The Eleventh Annual Report of the U. S. Reclamation Service gives the following costs of the diversion works to June 30, 1912, at which time the final closures of the cofferdams had not been made; also there remained some work to be done on the flume at the crossing of the dam.

Preliminary for excavation and construction of cofferdams:

Flume intake and outlet.....

$ 32,540.82

Excavation and flume, construction of flume, flume intake and outlet and cofferdams...............

157,903.32

Construction of flume, woodwork......

3,562.30

Concreting flume sections........

21,721.57

Concreting dam sections of flume.......

4,745.08

Total..................................................

$220,482.09

For the construction of the Croton Falls dam the diversion channel started from a point 600 ft. above the dam, the total length was 1400 ft., and the capacity was 1000 million gallons per twenty-four hours or about 1550 c.f.s.

For a length of 800 ft., the channel was a timber flume 24 ft. wide X 8 ft. 2 in. deep, supported across the excavation. (See Plate VII, Figs.

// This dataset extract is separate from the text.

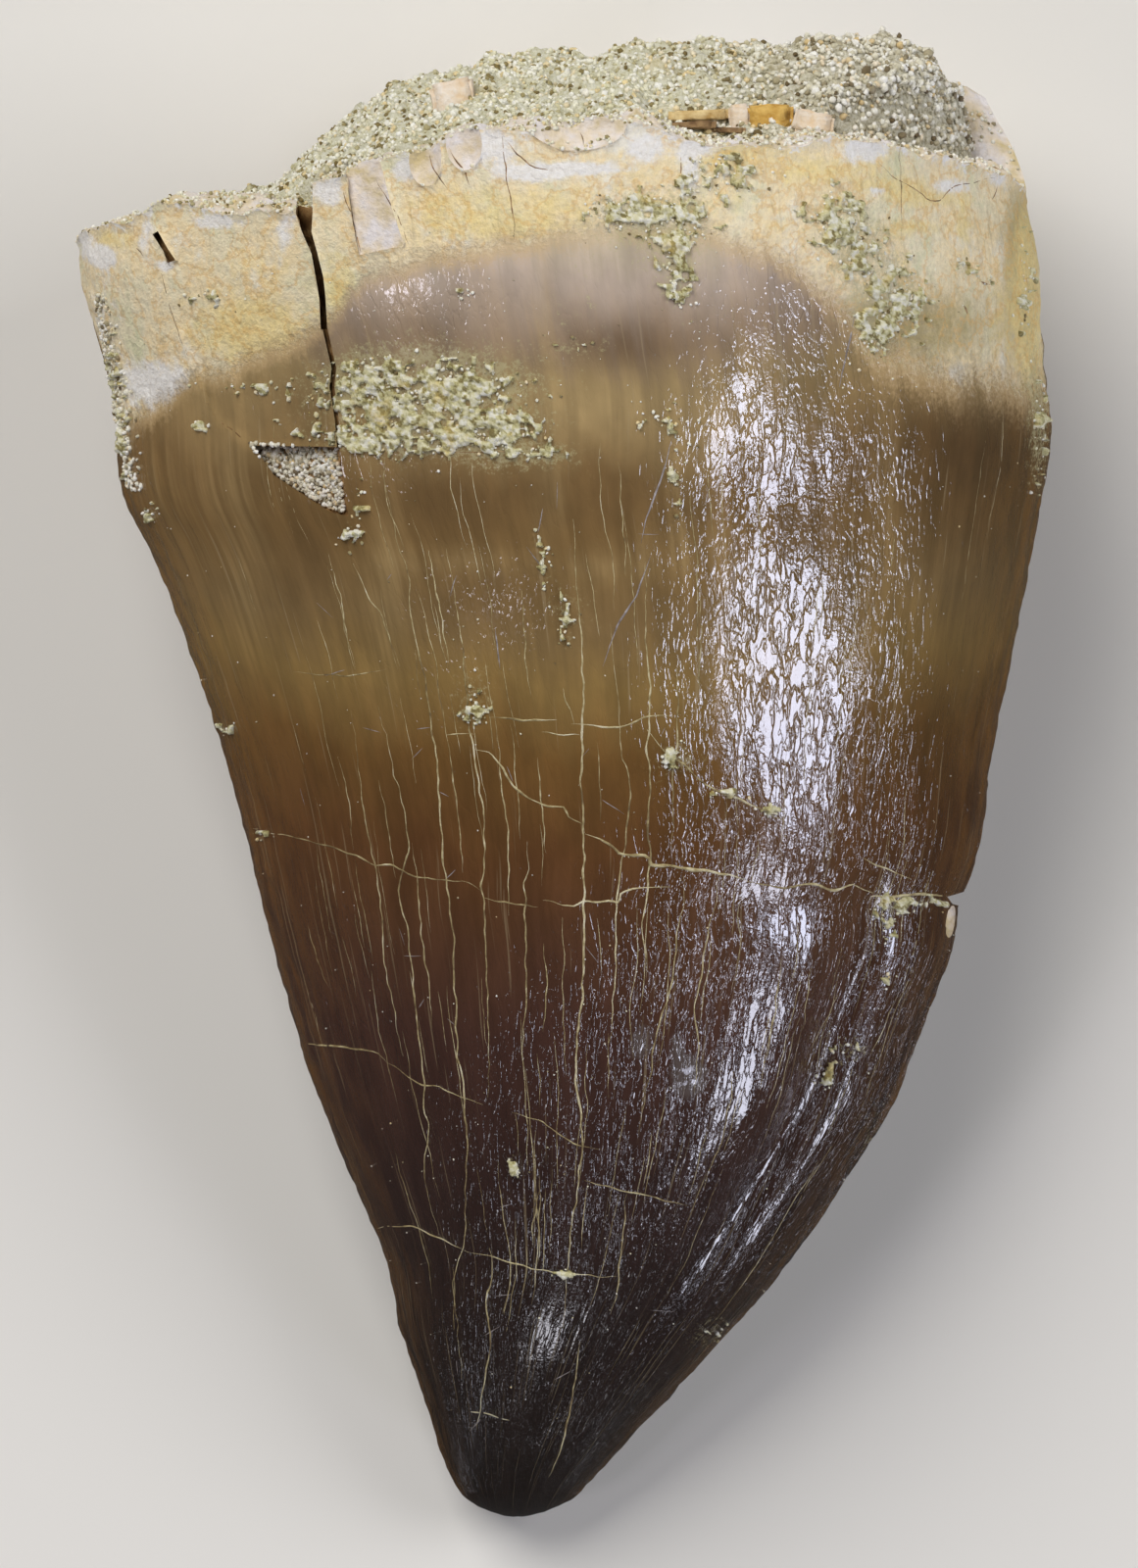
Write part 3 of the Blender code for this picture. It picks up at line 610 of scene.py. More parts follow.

C and D.) The contract price for the diversion works was $90,000.

At the Cross River (Plate VI, Fig. D) and Kensico dams (Plate X, Figs. A and C) the amount of water to be handled must have been comparatively insignificant, as in the former case it was carried across the masonry in a couple of pipes, and in the latter case through a small flume. The Kensico dam is being built in order to store water from the Catskill Aqueduct. The watershed tributary to the reservoir is insignificant.

At the Cataract dam, N. S. W., built 1902 to 1907, the water seems to have been handled through 48-in. pipes, except that one rather exceptional flood topped the dam when it was up at elevation about 60. The diversion must have been simple and not large in quantity as the cost is stated as only $19,000.